----- INFORMATION PROVIDED -----

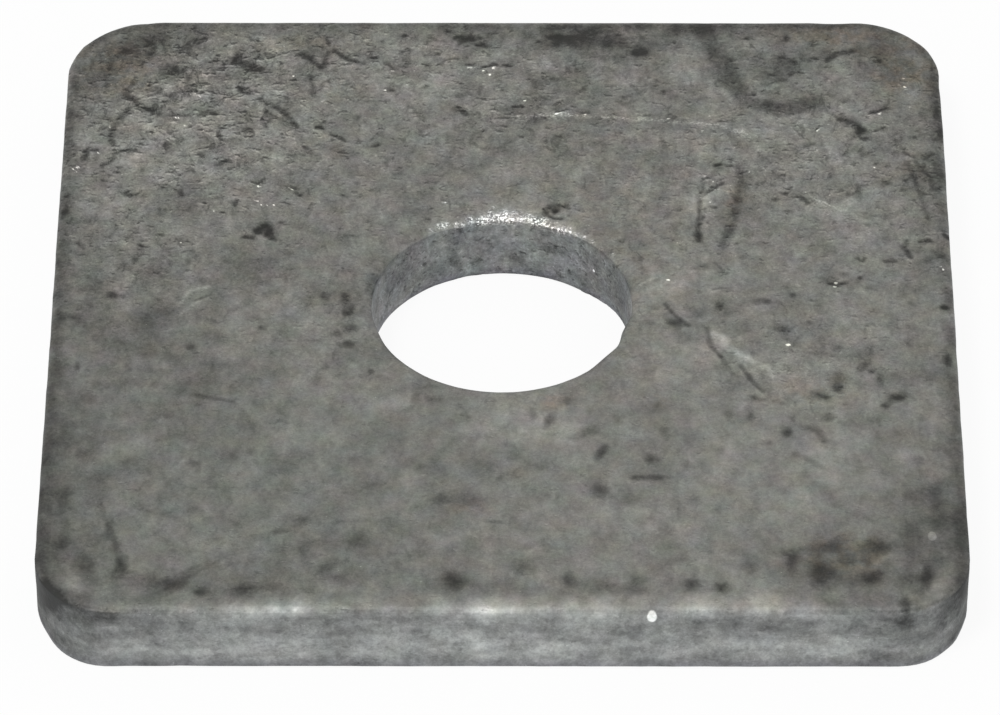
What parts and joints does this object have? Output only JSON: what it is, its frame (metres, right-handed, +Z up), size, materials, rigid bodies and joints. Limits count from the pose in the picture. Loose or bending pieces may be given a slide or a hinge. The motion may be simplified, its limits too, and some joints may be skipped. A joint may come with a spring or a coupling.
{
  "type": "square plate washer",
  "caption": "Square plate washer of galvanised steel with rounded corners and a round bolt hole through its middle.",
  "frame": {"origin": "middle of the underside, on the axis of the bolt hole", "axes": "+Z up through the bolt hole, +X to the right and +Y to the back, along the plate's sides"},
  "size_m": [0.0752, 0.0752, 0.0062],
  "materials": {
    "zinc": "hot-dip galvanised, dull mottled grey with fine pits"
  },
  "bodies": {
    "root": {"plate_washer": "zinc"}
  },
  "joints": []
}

-----

# AIM
All of the data needs to be printed once more, exactly.

# TASK ANSWER
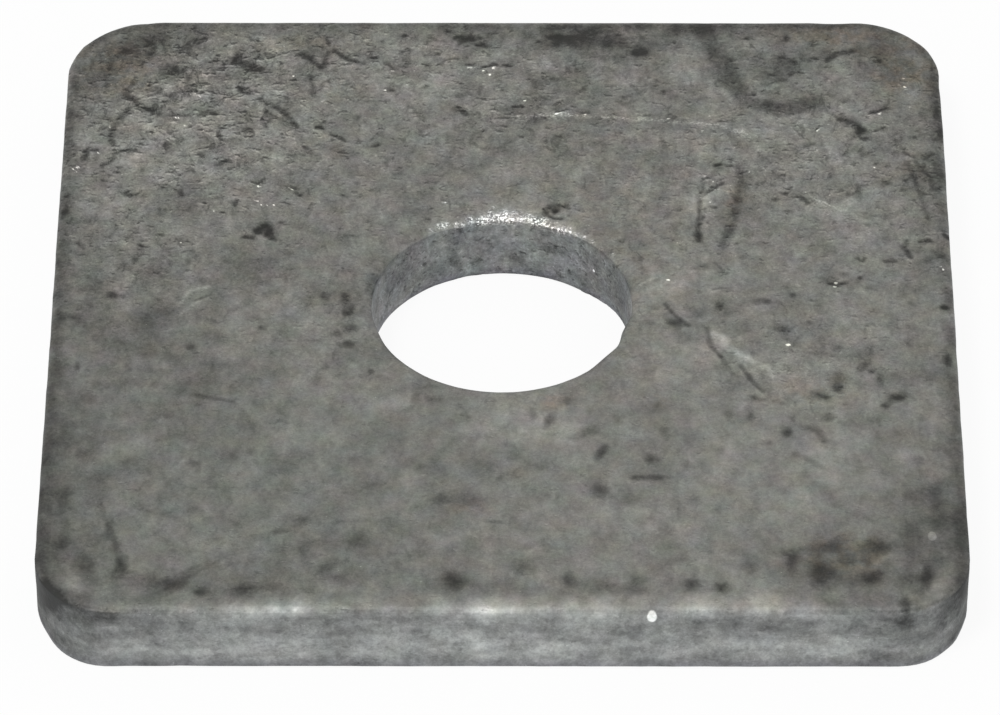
What parts and joints does this object have? Output only JSON: what it is, its frame (metres, right-handed, +Z up), size, materials, rigid bodies and joints. Limits count from the pose in the picture. Loose or bending pieces may be given a slide or a hinge. The motion may be simplified, its limits too, and some joints may be skipped. A joint may come with a spring or a coupling.
{
  "type": "square plate washer",
  "caption": "Square plate washer of galvanised steel with rounded corners and a round bolt hole through its middle.",
  "frame": {"origin": "middle of the underside, on the axis of the bolt hole", "axes": "+Z up through the bolt hole, +X to the right and +Y to the back, along the plate's sides"},
  "size_m": [0.0752, 0.0752, 0.0062],
  "materials": {
    "zinc": "hot-dip galvanised, dull mottled grey with fine pits"
  },
  "bodies": {
    "root": {"plate_washer": "zinc"}
  },
  "joints": []
}